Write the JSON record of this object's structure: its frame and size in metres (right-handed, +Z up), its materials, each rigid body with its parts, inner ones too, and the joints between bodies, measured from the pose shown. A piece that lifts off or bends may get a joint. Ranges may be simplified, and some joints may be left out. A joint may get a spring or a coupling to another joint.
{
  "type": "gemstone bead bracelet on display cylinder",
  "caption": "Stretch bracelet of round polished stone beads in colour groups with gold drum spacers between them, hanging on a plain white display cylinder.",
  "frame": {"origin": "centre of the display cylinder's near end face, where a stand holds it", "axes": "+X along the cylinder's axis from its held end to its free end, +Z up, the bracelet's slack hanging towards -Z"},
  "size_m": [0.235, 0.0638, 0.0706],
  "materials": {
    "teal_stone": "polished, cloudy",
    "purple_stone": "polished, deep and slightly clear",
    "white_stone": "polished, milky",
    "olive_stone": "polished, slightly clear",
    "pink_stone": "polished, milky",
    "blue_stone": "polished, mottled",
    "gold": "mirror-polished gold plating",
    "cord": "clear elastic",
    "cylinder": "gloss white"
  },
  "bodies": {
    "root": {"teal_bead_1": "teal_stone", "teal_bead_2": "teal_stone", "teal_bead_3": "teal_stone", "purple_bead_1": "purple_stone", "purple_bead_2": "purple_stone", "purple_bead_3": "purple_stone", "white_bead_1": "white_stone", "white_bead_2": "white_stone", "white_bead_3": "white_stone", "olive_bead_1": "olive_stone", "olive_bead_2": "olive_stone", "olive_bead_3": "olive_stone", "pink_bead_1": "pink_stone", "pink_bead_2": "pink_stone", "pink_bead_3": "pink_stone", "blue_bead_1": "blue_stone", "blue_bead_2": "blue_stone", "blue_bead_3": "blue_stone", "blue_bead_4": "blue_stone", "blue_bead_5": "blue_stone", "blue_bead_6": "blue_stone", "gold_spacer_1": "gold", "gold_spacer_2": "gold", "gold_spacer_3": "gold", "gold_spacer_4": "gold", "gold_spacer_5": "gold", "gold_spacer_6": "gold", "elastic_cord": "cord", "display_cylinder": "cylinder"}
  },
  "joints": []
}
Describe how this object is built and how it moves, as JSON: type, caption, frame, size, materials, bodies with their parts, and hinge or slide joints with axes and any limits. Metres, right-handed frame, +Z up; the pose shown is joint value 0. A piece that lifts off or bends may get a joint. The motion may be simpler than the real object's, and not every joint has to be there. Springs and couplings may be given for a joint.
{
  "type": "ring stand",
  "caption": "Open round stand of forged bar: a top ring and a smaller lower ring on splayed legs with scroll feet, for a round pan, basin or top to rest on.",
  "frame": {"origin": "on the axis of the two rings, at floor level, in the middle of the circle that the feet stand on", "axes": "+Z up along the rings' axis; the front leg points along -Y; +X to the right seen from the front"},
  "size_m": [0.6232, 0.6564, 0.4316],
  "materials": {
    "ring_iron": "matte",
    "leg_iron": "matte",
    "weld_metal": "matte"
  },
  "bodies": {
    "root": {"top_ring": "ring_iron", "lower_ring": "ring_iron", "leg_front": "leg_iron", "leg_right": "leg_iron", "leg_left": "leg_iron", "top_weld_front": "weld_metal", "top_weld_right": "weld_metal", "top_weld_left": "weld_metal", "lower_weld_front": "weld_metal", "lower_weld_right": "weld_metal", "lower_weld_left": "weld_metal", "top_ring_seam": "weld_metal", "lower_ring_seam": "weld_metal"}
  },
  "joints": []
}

--------

• **SHORT EXERCISE**: Output each record exactly, leaving nothing out.

• **WRITTEN SOLUTION**:
Write the JSON record of this object's structure: its frame and size in metres (right-handed, +Z up), its materials, each rigid body with its parts, inner ones too, and the joints between bodies, measured from the pose shown. A piece that lifts off or bends may get a joint. Ranges may be simplified, and some joints may be left out. A joint may get a spring or a coupling to another joint.
{
  "type": "gemstone bead bracelet on display cylinder",
  "caption": "Stretch bracelet of round polished stone beads in colour groups with gold drum spacers between them, hanging on a plain white display cylinder.",
  "frame": {"origin": "centre of the display cylinder's near end face, where a stand holds it", "axes": "+X along the cylinder's axis from its held end to its free end, +Z up, the bracelet's slack hanging towards -Z"},
  "size_m": [0.235, 0.0638, 0.0706],
  "materials": {
    "teal_stone": "polished, cloudy",
    "purple_stone": "polished, deep and slightly clear",
    "white_stone": "polished, milky",
    "olive_stone": "polished, slightly clear",
    "pink_stone": "polished, milky",
    "blue_stone": "polished, mottled",
    "gold": "mirror-polished gold plating",
    "cord": "clear elastic",
    "cylinder": "gloss white"
  },
  "bodies": {
    "root": {"teal_bead_1": "teal_stone", "teal_bead_2": "teal_stone", "teal_bead_3": "teal_stone", "purple_bead_1": "purple_stone", "purple_bead_2": "purple_stone", "purple_bead_3": "purple_stone", "white_bead_1": "white_stone", "white_bead_2": "white_stone", "white_bead_3": "white_stone", "olive_bead_1": "olive_stone", "olive_bead_2": "olive_stone", "olive_bead_3": "olive_stone", "pink_bead_1": "pink_stone", "pink_bead_2": "pink_stone", "pink_bead_3": "pink_stone", "blue_bead_1": "blue_stone", "blue_bead_2": "blue_stone", "blue_bead_3": "blue_stone", "blue_bead_4": "blue_stone", "blue_bead_5": "blue_stone", "blue_bead_6": "blue_stone", "gold_spacer_1": "gold", "gold_spacer_2": "gold", "gold_spacer_3": "gold", "gold_spacer_4": "gold", "gold_spacer_5": "gold", "gold_spacer_6": "gold", "elastic_cord": "cord", "display_cylinder": "cylinder"}
  },
  "joints": []
}
Describe how this object is built and how it moves, as JSON: type, caption, frame, size, materials, bodies with their parts, and hinge or slide joints with axes and any limits. Metres, right-handed frame, +Z up; the pose shown is joint value 0. A piece that lifts off or bends may get a joint. The motion may be simpler than the real object's, and not every joint has to be there. Springs and couplings may be given for a joint.
{
  "type": "ring stand",
  "caption": "Open round stand of forged bar: a top ring and a smaller lower ring on splayed legs with scroll feet, for a round pan, basin or top to rest on.",
  "frame": {"origin": "on the axis of the two rings, at floor level, in the middle of the circle that the feet stand on", "axes": "+Z up along the rings' axis; the front leg points along -Y; +X to the right seen from the front"},
  "size_m": [0.6232, 0.6564, 0.4316],
  "materials": {
    "ring_iron": "matte",
    "leg_iron": "matte",
    "weld_metal": "matte"
  },
  "bodies": {
    "root": {"top_ring": "ring_iron", "lower_ring": "ring_iron", "leg_front": "leg_iron", "leg_right": "leg_iron", "leg_left": "leg_iron", "top_weld_front": "weld_metal", "top_weld_right": "weld_metal", "top_weld_left": "weld_metal", "lower_weld_front": "weld_metal", "lower_weld_right": "weld_metal", "lower_weld_left": "weld_metal", "top_ring_seam": "weld_metal", "lower_ring_seam": "weld_metal"}
  },
  "joints": []
}